* START *
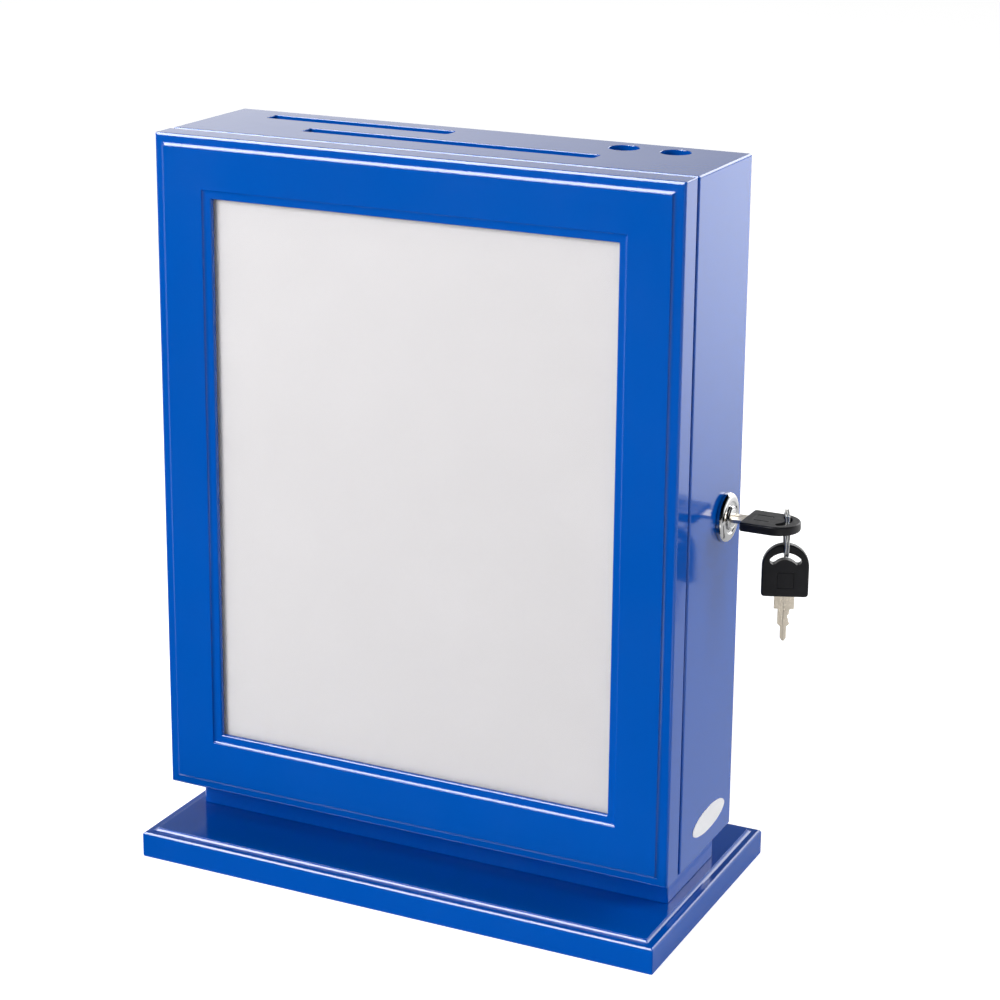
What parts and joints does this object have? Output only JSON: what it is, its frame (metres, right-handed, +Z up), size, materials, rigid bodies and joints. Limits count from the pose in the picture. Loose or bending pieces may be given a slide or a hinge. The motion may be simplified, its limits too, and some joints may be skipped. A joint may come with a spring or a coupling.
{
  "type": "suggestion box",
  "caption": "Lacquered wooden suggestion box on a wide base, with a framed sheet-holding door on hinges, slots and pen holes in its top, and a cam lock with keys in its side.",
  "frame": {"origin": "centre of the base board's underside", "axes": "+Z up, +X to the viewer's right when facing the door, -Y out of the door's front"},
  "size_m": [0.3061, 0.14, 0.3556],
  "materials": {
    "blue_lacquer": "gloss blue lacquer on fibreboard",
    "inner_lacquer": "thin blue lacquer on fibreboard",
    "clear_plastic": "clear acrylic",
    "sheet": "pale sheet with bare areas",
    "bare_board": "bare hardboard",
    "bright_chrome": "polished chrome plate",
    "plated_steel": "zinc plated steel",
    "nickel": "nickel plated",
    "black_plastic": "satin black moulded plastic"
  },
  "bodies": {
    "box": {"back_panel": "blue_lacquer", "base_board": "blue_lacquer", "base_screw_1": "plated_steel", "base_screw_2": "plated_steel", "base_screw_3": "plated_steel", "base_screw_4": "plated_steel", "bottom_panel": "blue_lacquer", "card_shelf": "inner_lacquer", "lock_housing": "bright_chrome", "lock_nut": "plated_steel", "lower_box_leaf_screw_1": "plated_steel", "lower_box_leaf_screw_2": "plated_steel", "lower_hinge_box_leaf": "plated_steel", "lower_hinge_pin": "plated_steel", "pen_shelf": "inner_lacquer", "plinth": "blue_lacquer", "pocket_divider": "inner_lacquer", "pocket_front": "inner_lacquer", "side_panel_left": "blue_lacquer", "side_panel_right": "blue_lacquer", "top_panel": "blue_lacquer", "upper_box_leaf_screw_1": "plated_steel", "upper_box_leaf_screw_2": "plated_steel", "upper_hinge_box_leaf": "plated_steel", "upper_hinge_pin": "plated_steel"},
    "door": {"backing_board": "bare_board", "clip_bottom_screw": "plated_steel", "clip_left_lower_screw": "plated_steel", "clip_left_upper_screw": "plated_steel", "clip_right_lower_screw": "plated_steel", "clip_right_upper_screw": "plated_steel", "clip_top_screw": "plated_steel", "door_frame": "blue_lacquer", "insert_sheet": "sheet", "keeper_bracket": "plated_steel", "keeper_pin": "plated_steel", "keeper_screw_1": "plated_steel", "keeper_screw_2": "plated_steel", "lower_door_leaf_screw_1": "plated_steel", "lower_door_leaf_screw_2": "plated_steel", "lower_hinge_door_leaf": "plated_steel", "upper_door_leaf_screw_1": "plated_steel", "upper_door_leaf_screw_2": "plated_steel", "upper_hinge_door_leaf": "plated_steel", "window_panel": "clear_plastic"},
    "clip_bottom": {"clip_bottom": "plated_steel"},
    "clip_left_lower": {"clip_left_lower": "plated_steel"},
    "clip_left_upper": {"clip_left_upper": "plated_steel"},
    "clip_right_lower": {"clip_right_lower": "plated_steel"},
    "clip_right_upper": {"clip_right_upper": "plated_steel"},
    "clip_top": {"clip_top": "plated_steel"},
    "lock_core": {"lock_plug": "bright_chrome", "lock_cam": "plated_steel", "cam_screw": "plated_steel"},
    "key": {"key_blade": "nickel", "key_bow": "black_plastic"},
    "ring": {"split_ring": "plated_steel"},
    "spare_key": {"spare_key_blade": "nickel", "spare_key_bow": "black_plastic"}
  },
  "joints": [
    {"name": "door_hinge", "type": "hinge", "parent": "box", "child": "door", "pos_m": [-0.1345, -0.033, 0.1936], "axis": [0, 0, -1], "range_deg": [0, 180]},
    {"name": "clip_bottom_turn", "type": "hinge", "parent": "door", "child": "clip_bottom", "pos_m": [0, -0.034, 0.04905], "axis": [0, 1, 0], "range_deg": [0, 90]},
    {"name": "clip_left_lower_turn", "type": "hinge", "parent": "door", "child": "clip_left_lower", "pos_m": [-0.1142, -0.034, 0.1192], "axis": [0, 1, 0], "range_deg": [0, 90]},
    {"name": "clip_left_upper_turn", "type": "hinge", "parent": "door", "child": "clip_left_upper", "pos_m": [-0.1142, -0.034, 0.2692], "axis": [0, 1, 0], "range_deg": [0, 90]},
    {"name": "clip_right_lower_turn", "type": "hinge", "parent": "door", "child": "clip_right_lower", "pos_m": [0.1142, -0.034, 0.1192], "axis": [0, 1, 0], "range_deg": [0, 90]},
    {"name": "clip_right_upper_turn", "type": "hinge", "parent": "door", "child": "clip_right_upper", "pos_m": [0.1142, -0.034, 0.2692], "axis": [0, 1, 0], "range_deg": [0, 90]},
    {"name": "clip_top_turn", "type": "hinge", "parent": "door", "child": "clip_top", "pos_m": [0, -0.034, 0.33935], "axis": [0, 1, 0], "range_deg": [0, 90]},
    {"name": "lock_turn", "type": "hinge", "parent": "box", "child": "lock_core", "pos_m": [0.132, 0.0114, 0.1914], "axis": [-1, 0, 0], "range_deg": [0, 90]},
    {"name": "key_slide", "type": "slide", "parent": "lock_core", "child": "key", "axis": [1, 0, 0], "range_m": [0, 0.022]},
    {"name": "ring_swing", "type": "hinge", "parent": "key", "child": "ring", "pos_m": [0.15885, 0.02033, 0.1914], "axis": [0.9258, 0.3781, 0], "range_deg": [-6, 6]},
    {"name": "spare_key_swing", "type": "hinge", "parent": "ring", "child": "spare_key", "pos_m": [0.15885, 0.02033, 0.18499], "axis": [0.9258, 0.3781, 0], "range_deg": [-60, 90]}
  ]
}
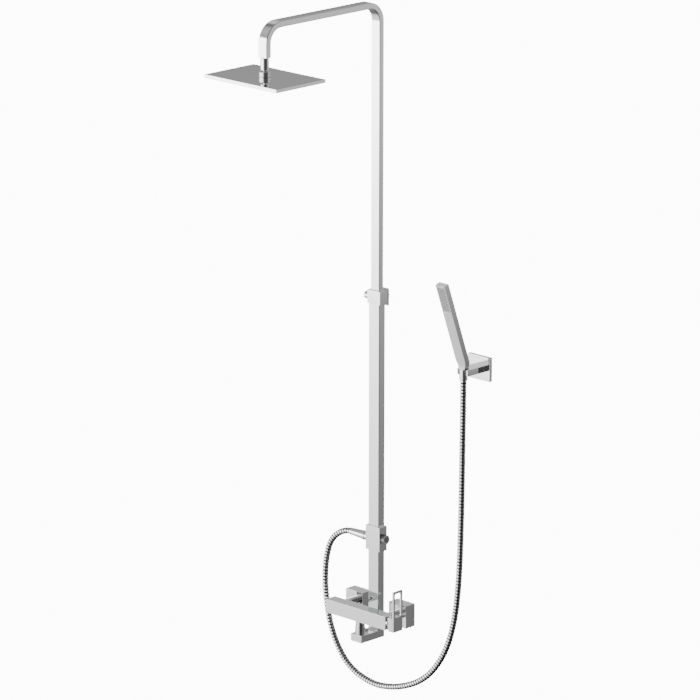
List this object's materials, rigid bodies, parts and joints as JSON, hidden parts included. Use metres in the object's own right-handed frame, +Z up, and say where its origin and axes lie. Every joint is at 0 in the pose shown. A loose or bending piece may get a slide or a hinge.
* END *
Aim of the exercise.
Work out how many lines of the listing above include the word "pose". Reply with nothing but the count.

Answer in full.
2